Today, she is an assistant professor at UTM’s anthropology department.

 

“It’s been a wonderful journey. […] I love what I do. When students ask me, would you recommend that [they] do a Ph.D.? I tell them to never underestimate it—it’s not just a study. It’s your life,” says Hillewaert.

“I think [that] one of the benefits of our jobs is that every single day, you work on stuff that you’re fascinated with, and you determine what you’re going to look at. […] You formulate research questions that you yourself really want to find out. There’s very few jobs that you can get where you can continue learning throughout your entire life and just pursue things that you are fascinated with.”

Hillewaert has not had a chance to enter professional dancing yet.

“On the one hand, I miss it. I wish I could go back to that, to that kind of modern dance again. […] But I do still dance, I just don’t take classes anymore,” says Hillewaert.

Today, she is continuing her research in Lamu, a Kenyan town that historically traded with the Arab world. It had been a wealthy town once. But following Lamu’s incorporation into Kenya, the government placed trade constraints, which caused the economy to suffer.

“The economy [then] shifted to a tourist[-based] economy. Tourists were fascinated by this remote town that had these beautiful stone mansions, but at the same time, was very remote [and had no] motorized transportation […] a lot of tourists started coming, so [Lamu] started thriving on tourism,” says Hillewaert.

But following political instability and the rise of Islamic extremist groups, Lamu’s economy is struggling, and once again, the town faces severe poverty.

“I was very struck with the things young people there are struggling with. It’s quite a conservative Muslim town. You can feel by being there how proud the inhabitants are of their history and of what the town stood for in the past. But at the same time, there is a very stark confrontation with poverty, with a lack of future prospects.”

According to Hillewaert, in tourist magazines, Lamu is presented as a town that is “frozen in time” and has become a heavily exotic tourist destination. But in government discourse, officials think about Lamu in terms of extremism and radicalism, as they worry that young people may join radical groups.

These two broad and conflicting generalizations prompted Hillewaert to challenge these notions. “By looking at the [everyday] practices, [I am] trying to break down the stereotypes of the extremist Muslim or the exotic Oriental image,” she says. “We try to break that down, and try to bring the realistic, and more recognisable, image to Muslim youth.”

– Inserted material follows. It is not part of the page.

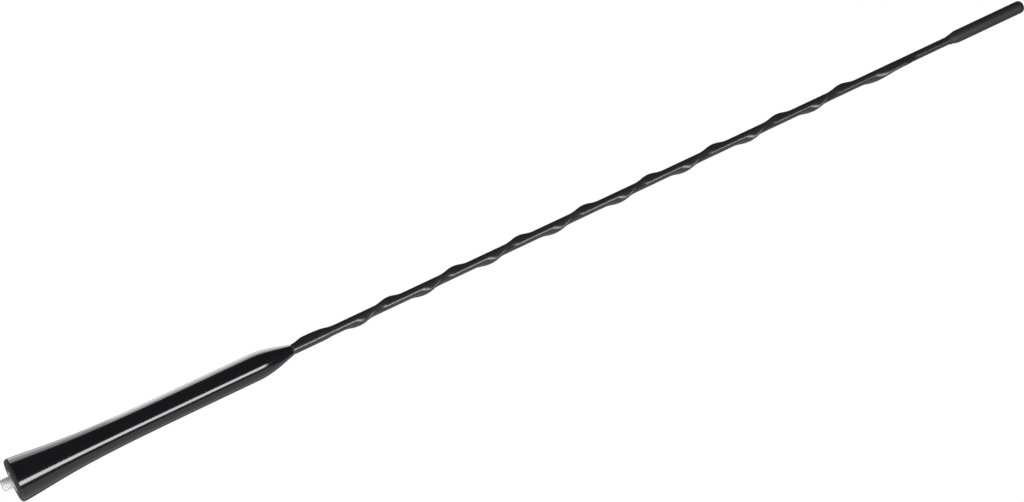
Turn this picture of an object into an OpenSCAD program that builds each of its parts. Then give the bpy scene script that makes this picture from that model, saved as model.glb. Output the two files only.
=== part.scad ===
// Screw-in mast aerial for a car: a slim whip with a spiral rib, a flared boot and a threaded stud.
// The mast stands along +Z. The origin is the centre of the boot's seating face, and the stud points down.

/* [Mast] */
// Height from the seating face to the tip
mast_h = 405; // [380:1:450]
// Radial clearance between pieces that fit into each other
fit = 0.05; // [0.03:0.01:0.08]

/* [Mounting stud] */
// Outside diameter of the stud's thread
stud_d = 5; // [4:0.5:6]
// Length of the stud below the seating face
stud_out = 4; // [3:0.5:8]
// Length of the stud screwed into the ferrule
stud_in = 9; // [6:0.5:11]
// Chamfer on both ends of the stud
stud_chamfer = 0.5; // [0.2:0.1:0.8]
// Width of the thread relief just inside the seating face
relief_w = 0.8; // [0.5:0.1:1.2]
// Depth of the thread relief
relief_depth = 0.5; // [0.3:0.1:0.8]

/* [Ferrule] */
// Diameter of the ferrule's collars
ferrule_d = 8; // [7.4:0.2:9]
// Height of the whole ferrule
ferrule_h = 36; // [30:1:45]
// Height of the collar at the seating face
foot_collar_h = 3; // [2:0.5:5]
// Height of the knurled band
knurl_h = 10; // [6:0.5:12]
// Number of teeth round the knurled band
knurl_teeth = 24; // [16:1:32]
// Depth of the knurl
knurl_depth = 0.3; // [0.2:0.05:0.4]
// How far the knurl's crests lie inside the collars
knurl_setback = 0.1; // [0.05:0.05:0.2]
// Height of the groove that locks the ferrule in the boot
groove_h = 2; // [1:0.5:3]
// Depth of that groove
groove_depth = 0.7; // [0.4:0.1:1]
// Height of the collar above the groove
upper_collar_h = 3; // [2:0.5:5]
// Wall of the neck that is crimped on the rod
neck_wall = 1.2; // [0.8:0.1:1.6]
// Space beyond the stud in the tapped hole
tap_relief = 1; // [0.5:0.5:2]
// Thickness of the web between the tapped hole and the rod's socket
web_h = 4; // [2:0.5:6]

/* [Rod] */
// Diameter of the glass-fibre rod inside the boot
core_foot_d = 2.65; // [2.2:0.05:3]
// Diameter of the glass-fibre rod at its tip
core_tip_d = 2.15; // [1.8:0.05:2.4]
// Diameter of the copper conductor inside the rod
conductor_d = 0.8; // [0.5:0.1:1]
// Distance from the rod's tip to the conductor's end
conductor_end_gap = 4; // [1:0.5:10]
// Thickness of the solder round the conductor's foot
solder_wall = 0.4; // [0.2:0.05:0.6]

/* [Spiral] */
// Diameter of the filament that makes the rib
filament_d = 0.8; // [0.7:0.05:1.3]
// Rise of the spiral in one turn
spiral_pitch = 26.1; // [22:0.1:32]
// Length at each end over which the filament bends into the spiral
spiral_lead = 16.6; // [8:0.2:20]
// Distance from the boot's mouth to the filament's lower end
spiral_foot_gap = 5.4; // [4:0.1:10]
// Distance from the filament's upper end to the cap's mouth
spiral_tip_gap = 18; // [8:0.5:30]
// Direction in which the filament's lower end lies, from +X
spiral_start_angle = 165; // [0:5:355]

/* [Sheath] */
// Wall of the shrunk sheath
sheath_wall = 0.35; // [0.25:0.05:0.45]
// Length over which the sheath settles from the filament's end to the rod
tent_len = 3.2; // [1:0.1:4]
// Extra wall of the cuff at the sheath's foot, which holds the filament's lower end
cuff_wall = 0.22; // [0:0.01:0.3]
// Height of the cuff above the boot's mouth, as far as its full thickness goes
cuff_h = 12.2; // [8:0.1:20]
// Length over which the cuff thins out at its upper end
cuff_fade = 3.6; // [2:0.1:6]

/* [Boot] */
// Diameter of the boot's rim
rim_d = 16.5; // [14:0.1:20]
// Radius of the rim's rounded edge
rim_fillet = 1.3; // [0.4:0.1:2]
// Diameter to which the boot's side runs at the foot, under the flare
barrel_foot_d = 10.4; // [10:0.1:11.5]
// Diameter of the boot's barrel at the shoulder
barrel_d = 9.95; // [9.2:0.05:10.6]
// Length over which the flare falls to about a third
flare_len = 21.5; // [16:0.5:28]
// Power of the flare's curve, where 1 is a plain exponential
flare_power = 1.45; // [1.2:0.05:1.8]
// Height of the boot
boot_h = 109.1; // [100:0.1:125]
// Length of the bullet-shaped shoulder
shoulder_h = 15.1; // [10:0.1:22]
// Power of the shoulder's cosine curve
shoulder_power = 1.1; // [1:0.05:1.5]
// Wall of the boot at its mouth
mouth_lip = 0.2; // [0.15:0.05:0.4]

/* [Tip cap] */
// Diameter of the cap
cap_d = 4.6; // [4:0.05:5]
// Length of the cap
cap_len = 30.9; // [20:0.1:45]
// Length of the cap's tapered mouth
cap_taper = 3.6; // [2:0.2:6]
// Wall of the cap at its mouth
cap_lip = 0.15; // [0.1:0.05:0.4]
// Radius of the rounding at the tip
cap_round = 1.9; // [1:0.1:2]
// Solid length above the rod's end
cap_end_wall = 3; // [2:0.5:5]

/* [Hidden] */
$fn = 64;

// Steps in one turn of the spiral, where the sheath settles, and along the boot's and the cap's curves
turn_steps = 12;
tent_steps = 4;
flare_steps = 14;
shoulder_steps = 8;
round_steps = 5;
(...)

“When you look at sociology, there is a lot of discussion about these broader changes, especially in Muslim communities; but there is very little work that actually looks at the everyday negotiations. How do they go about their everyday lives? What happens in their interactions with their peers, their parents, and their elders? And how is that reflective of what they themselves are trying to figure out [in terms of] what their norms and values are?” she continues.

“So that’s what I find fascinating—the very minute details through which young people negotiate identity.”